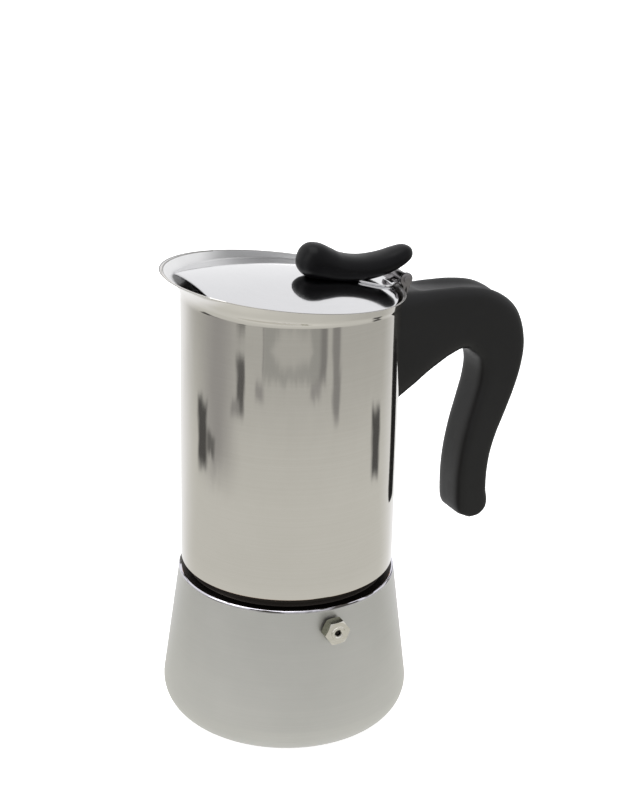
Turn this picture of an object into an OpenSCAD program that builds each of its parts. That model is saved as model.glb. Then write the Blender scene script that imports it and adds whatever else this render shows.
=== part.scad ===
// Stove-top moka pot in stainless steel with an open black handle.
// Origin at the centre of the foot, +Z up. The handle points along +X, the spout along -X,
// and the safety valve faces close to -Y.

/* [Boiler] */
// Height of the boiler's top edge above the stove
boiler_h = 64.4; // [60:0.1:70]
// Radius of the boiler's outside at its top edge
boiler_top_r = 44.9; // [44:0.1:46]
// Radius the sloping side would reach at stove level without the rounded foot
boiler_foot_r = 53.3; // [51:0.1:56]
// Radius of the rounding between side and bottom
foot_round = 12; // [8:0.5:14]
// Thickness of the steel sheet
sheet = 0.9; // [0.8:0.05:1]
// Outside radius of the threaded neck on top of the boiler
neck_r = 40.4; // [40:0.1:40.6]
// Height of the neck's upper edge above the stove
neck_top = 76.5; // [76:0.1:77]

/* [Vessel] */
// Outside radius of the upper vessel
vessel_r = 44; // [43.5:0.1:44.5]
// Height of the vessel's lower edge above the stove
vessel_z = 68.6; // [68:0.1:70]
// Height on the axis where the wall starts to flare
flare_z = 180.1; // [178:0.1:181]
// Fall of the flare's foot for each millimetre towards the handle
flare_tilt = 0.05; // [0.04:0.005:0.06]
// Rise of the flare's foot at the pot's sides
flare_lift = 2; // [1.5:0.1:2.5]
// Height of the pouring rim over the pot's axis
rim_z = 187.7; // [187:0.1:190]
// Rise of the rim for each millimetre towards the spout
rim_slope = 0.1257; // [0.12:0.001:0.13]
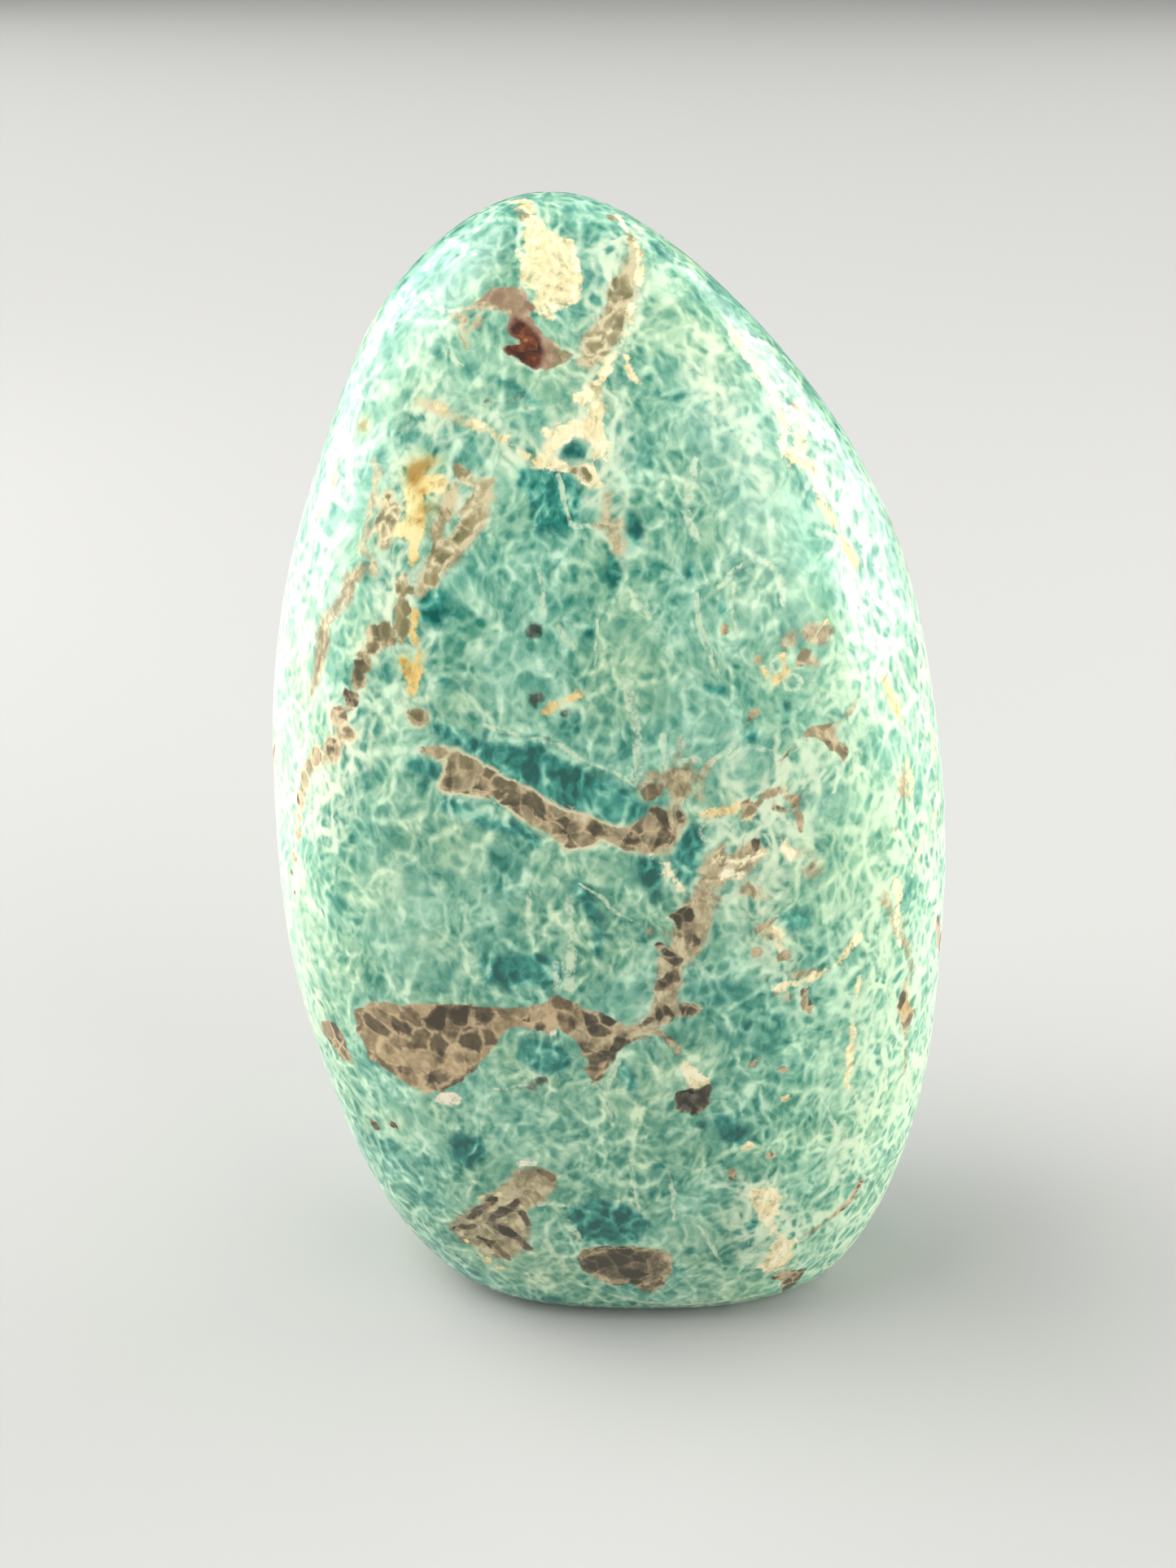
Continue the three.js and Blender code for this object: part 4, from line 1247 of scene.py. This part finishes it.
def polished_amazonite():
    """Amazonite, a green microcline laced with paler albite, with smoky quartz, iron stain and white
    albite in its seams, ground and polished to a deep gloss with a slight orange peel."""
    material = bpy.data.materials.new("polished_amazonite")
    material.use_nodes = True
    tree = material.node_tree
    tree.nodes.clear()

    # Millimetres on the stone, bent by a slow drift and a quick one so that no grain keeps a straight side.
    place = put(tree, "TexCoord").node.outputs["Object"]
    place = put(tree, "VectorMath", (place, 1 / MM), operation="SCALE")
    along = put(tree, "SeparateXYZ", (place,)).node.outputs
    slow = put(tree, "TexNoise", {"Vector": place, "Scale": 1 / SLOW_BEND_SIZE, "Detail": 1.0})
    slow = slow.node.outputs["Color"]
    drift = put(tree, "VectorMath", (slow, (SLOW_BEND,) * 3, place), operation="MULTIPLY_ADD")
    quick = put(tree, "TexNoise", {"Vector": place, "Scale": 1 / QUICK_BEND_SIZE, "Detail": 1.0})
    quick = quick.node.outputs["Color"]
    bent = put(tree, "VectorMath", (quick, (QUICK_BEND,) * 3, drift), operation="MULTIPLY_ADD")
    upright = put(tree, "VectorMath", (bent, (1.0, 1.0, UPRIGHT)), operation="MULTIPLY")

    # The lace: soft pale walls of albite round grains of microcline, in three sizes that come and go. The
    # real one goes on below a tenth of a millimetre; the finest here, of 0.9 mm, is as coarse as shows.
    here = put(tree, "TexNoise", {"Vector": drift, "Scale": 1 / LACE_AREA, "Detail": 1.0})
    here = put(tree, "SeparateColor", (here.node.outputs["Color"],)).node.outputs
    lace = 0.0
    for size, feature, start, end, channel, strength in LACE_SIZES:
        wall = put(tree, "TexVoronoi", {"Vector": upright, "Scale": 1 / size}, feature=feature)
        wall = put(tree, "MapRange", (wall, start, end, 0.0, strength), **SMOOTH)
        share = put(tree, "MapRange", (here[channel], 0.38, 0.6, 0.2, 1.0), **SMOOTH)
        lace = put(tree, "Math", (wall, share, lace), **TIMES_PLUS)
    cloud = put(tree, "TexNoise", {"Vector": upright, "Scale": 1 / CLOUD, "Detail": 3.0, "Roughness": 0.6})
    grain = put(tree, "TexVoronoi", {"Vector": upright, "Scale": 1 / FELDSPAR_GRAIN}, feature="F1")
    grain = put(tree, "SeparateColor", (grain.node.outputs["Color"],)).node.outputs
    crumb = put(tree, "TexVoronoi", {
        "Vector": upright, "Scale": 1 / CRUMB, "Smoothness": 0.6,
    }, feature="SMOOTH_F1")
    crumb = put(tree, "SeparateColor", (crumb.node.outputs["Color"],))
    puff = put(tree, "TexNoise", {"Vector": bent, "Scale": 1 / PUFF, "Detail": 1.0})
    zone = put(tree, "TexNoise", {"Vector": place, "Scale": 1 / ZONE, "Detail": 1.0})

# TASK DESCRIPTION
The lines from the first of the entries through the line holding "close to -Y." are to be restated word for word, and no others.

# COMPLETE OUTPUT
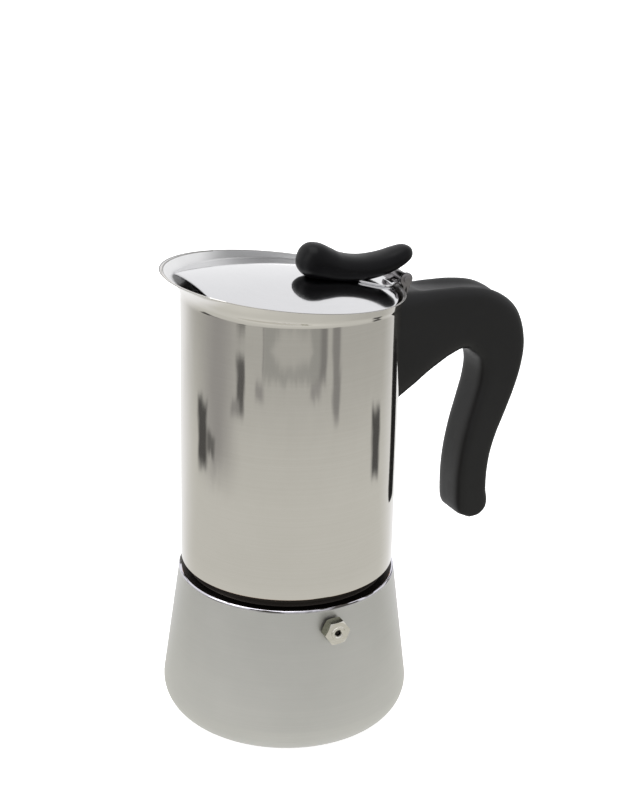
Turn this picture of an object into an OpenSCAD program that builds each of its parts. That model is saved as model.glb. Then write the Blender scene script that imports it and adds whatever else this render shows.
=== part.scad ===
// Stove-top moka pot in stainless steel with an open black handle.
// Origin at the centre of the foot, +Z up. The handle points along +X, the spout along -X,
// and the safety valve faces close to -Y.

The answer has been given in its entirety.